日本大百科全書(ニッポニカ) 「投石具」の意味・わかりやすい解説
投石具
とうせきぐ
紐(ひも)の中央部を広くして、ここに石を包み込み、紐の両端を握って頭上で振り回し、片端を放すことで石を遠くに飛ばす仕掛け。ヨーロッパでは青銅器時代に広く分布し、ミケーネ文化の記念碑に描かれ、『旧約聖書』の「サムエル記」上、第17章にも記載がある。さまざまな民族の間でも知られ、材質、形態、目的もさまざまである。ミクロネシアのポナペ島で報告されたハイビスカスの繊維で編んだものや、南米のインカ帝国で用いられた布製、革製のものは武具の一種である。

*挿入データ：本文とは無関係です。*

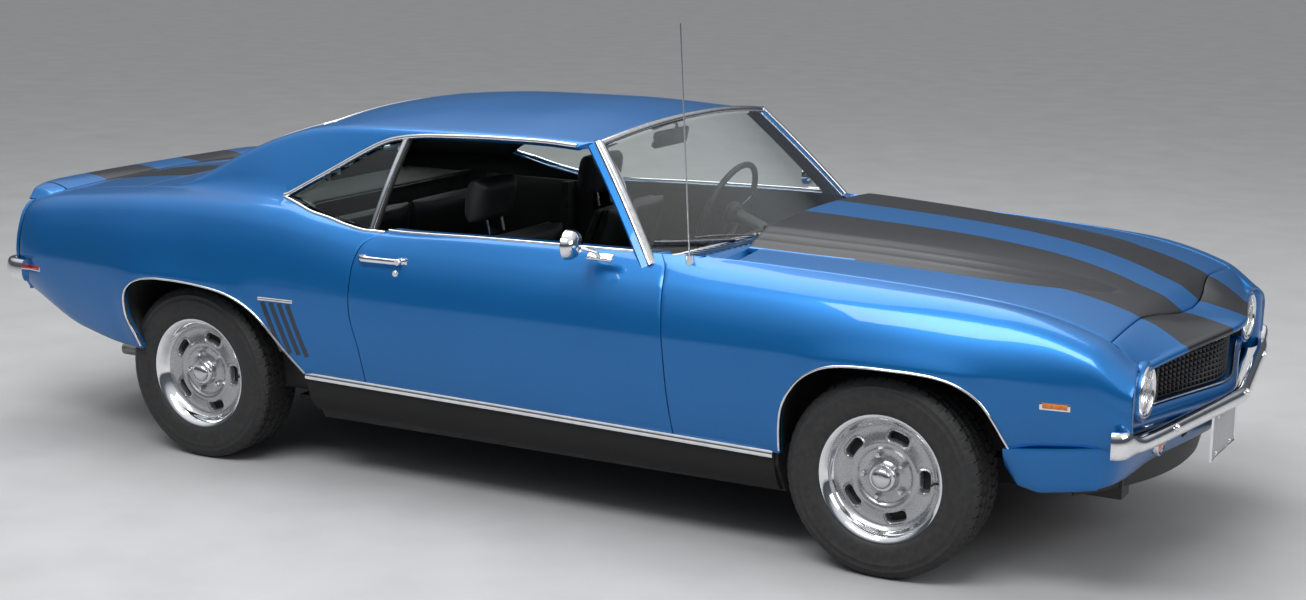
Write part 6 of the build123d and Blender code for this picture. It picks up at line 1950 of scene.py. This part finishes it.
def pad(width, length, thick, pleats=0, crown=0.35, steps=(44, 40), border=46.0):
    """Crowned cushion lying flat: X along, Y across, Z up, with sewn channels along X."""
    nu, nv = steps
    u = np.sin(np.linspace(-pi / 2, pi / 2, nu))
    v = np.sin(np.linspace(-pi / 2, pi / 2, nv))
    uu, vv = np.meshgrid(u, v, indexing="ij")
    round_off = (1 - np.abs(uu) ** 7) ** 0.5 * (1 - np.abs(vv) ** 7) ** 0.5
    swell = 1 + crown * (1 - uu ** 2) * (1 - vv ** 2)
    top = thick / 2 * round_off * swell
    x = uu * length / 2 * (1 - 0.02 * (1 - np.abs(vv) ** 2) * (np.abs(uu) > 0.98))
    y = vv * width / 2
    if pleats:
        inner = (np.abs(x) < length / 2 - border) & (np.abs(y) < width / 2 - border)
        span = width - 2 * border
        phase = (y + span / 2) / span * pleats
        channel = np.abs(np.sin(pi * phase)) ** 0.5
        top = top - np.where(inner, 5.5 * (1 - channel), 0)
        edge = np.minimum(np.abs(np.abs(x) - (length / 2 - border)) + 1e3 * (np.abs(y) > width / 2 - border),
                          np.abs(np.abs(y) - (width / 2 - border)) + 1e3 * (np.abs(x) > length / 2 - border))
        top = top - 5 * np.exp(-(edge / 5.0) ** 2)
    upper = np.stack((x, y, top), -1)
    lower = np.stack((x, y, -thick / 2 * round_off), -1)
    return welded(*merged(grid_mesh(upper), grid_mesh(lower, (0, 0, -1))), near=0.02)


def tilted(mesh, place, angle):
    """Mesh turned about Y and moved."""
    return moved(mesh, place, Matrix.Rotation(radians(angle), 4, "Y"))


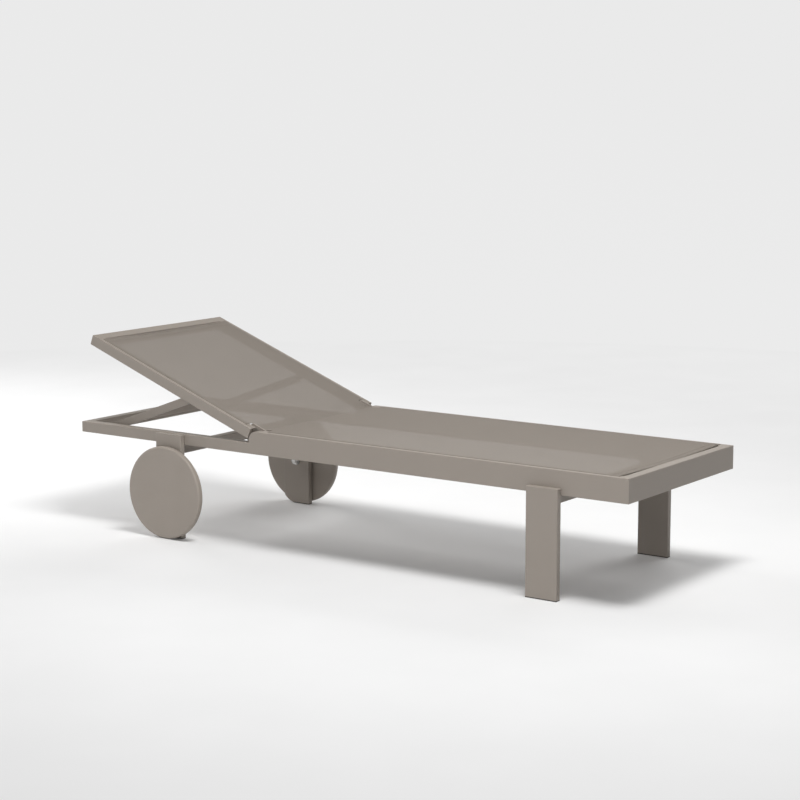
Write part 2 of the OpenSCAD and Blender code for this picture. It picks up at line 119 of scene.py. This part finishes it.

一方、狩猟用具としての投石具は、南米のアンデス地帯、チリ最南端のフエゴ島、アルゼンチンのパタゴニア、さらにメラネシアやポリネシアで知られており、ボリビアの先住民集団アイマラやチベット諸民族の間では玩具(がんぐ)としても利用されている。このほか、インカ帝国では、成人儀礼の際、勇敢さ、力強さを与えるため、親類がこれで子供を打ち据えたといわれ、また雷神が左手に持つ道具とも考えられていた。ネパールの民族で、悪魔を石に封じて投げ捨てる事例が報告されていることからも、しばしば宗教的な意味づけがなされたことが考えられる。